Here's a quote from an article about MLP questions on a site called MLP HINDsight:

"UBTI recapture in an IRA? When you sell an MLP in any account, there is ordinary income recapture. But in an IRA, is there anything such as UBTI recapture? In other words, beyond the annual UBTI tax (assuming you are above the $1,000 threshold) is there some cumulative UBTI tax that is triggered when I sell an MLP I have owned for a long time in an IRA?
•When you sell an MLP in a regular taxable account, the difference between your original purchase price and your adjusted basis (adjusted down for distributions, and up for allocated income) is recaptured at ordinary income tax rates. The difference between your selling price and the original purchase price is taxed at capital gains rates.
•When you sell an MLP in a IRA or otherwise tax-exempt account, the part that would have been considered ordinary income recapture above would be taxed at UBTI’s graduated tax rates (for any amount above $1,000).

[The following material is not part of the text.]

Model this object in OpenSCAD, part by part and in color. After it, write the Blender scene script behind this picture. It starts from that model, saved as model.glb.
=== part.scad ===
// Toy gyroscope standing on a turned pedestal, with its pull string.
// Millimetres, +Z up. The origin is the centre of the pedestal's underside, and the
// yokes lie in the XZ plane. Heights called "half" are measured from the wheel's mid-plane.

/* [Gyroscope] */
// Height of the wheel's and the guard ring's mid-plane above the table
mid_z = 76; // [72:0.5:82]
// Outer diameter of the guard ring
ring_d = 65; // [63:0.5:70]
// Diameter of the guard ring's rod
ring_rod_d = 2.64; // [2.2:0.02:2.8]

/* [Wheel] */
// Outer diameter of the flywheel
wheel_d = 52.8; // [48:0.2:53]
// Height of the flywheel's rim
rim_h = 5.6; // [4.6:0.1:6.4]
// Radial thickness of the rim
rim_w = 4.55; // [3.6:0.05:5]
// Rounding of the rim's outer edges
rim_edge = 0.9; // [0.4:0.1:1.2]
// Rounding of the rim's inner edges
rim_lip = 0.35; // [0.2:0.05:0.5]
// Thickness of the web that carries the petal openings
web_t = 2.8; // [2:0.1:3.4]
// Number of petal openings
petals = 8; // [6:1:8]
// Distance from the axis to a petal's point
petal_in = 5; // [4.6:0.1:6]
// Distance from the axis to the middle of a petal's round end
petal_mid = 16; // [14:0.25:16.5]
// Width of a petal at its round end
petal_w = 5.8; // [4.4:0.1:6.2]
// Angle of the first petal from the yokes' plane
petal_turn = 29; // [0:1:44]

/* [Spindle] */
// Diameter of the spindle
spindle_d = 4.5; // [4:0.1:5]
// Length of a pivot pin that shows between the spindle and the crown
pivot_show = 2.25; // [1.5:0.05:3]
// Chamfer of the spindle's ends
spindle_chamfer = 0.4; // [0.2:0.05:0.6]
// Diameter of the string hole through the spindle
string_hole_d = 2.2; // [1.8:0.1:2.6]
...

So, there are two components of UBTI: the annual UBTI that gets allocated each year, and there is the UBTI recapture upon sale."

http://mlpguy.com/archives/1387

Some other thought-provoking (or maddeningly frustrating) articles on the apparently quite complicated subject (be sure to scan the comments):

"MLPs and Your IRA: Home at Last" (I suggest reading this one first.)
http://seekingalpha.com/article/313008-mlps-and-your-ira-hom...

"Master Limited Partnership: Your IRA Choices"
http://seekingalpha.com/article/525861-master-limited-partne...

"Master Limited Partnerships: Planning and the Death Tax"
http://seekingalpha.com/article/546221-master-limited-partne...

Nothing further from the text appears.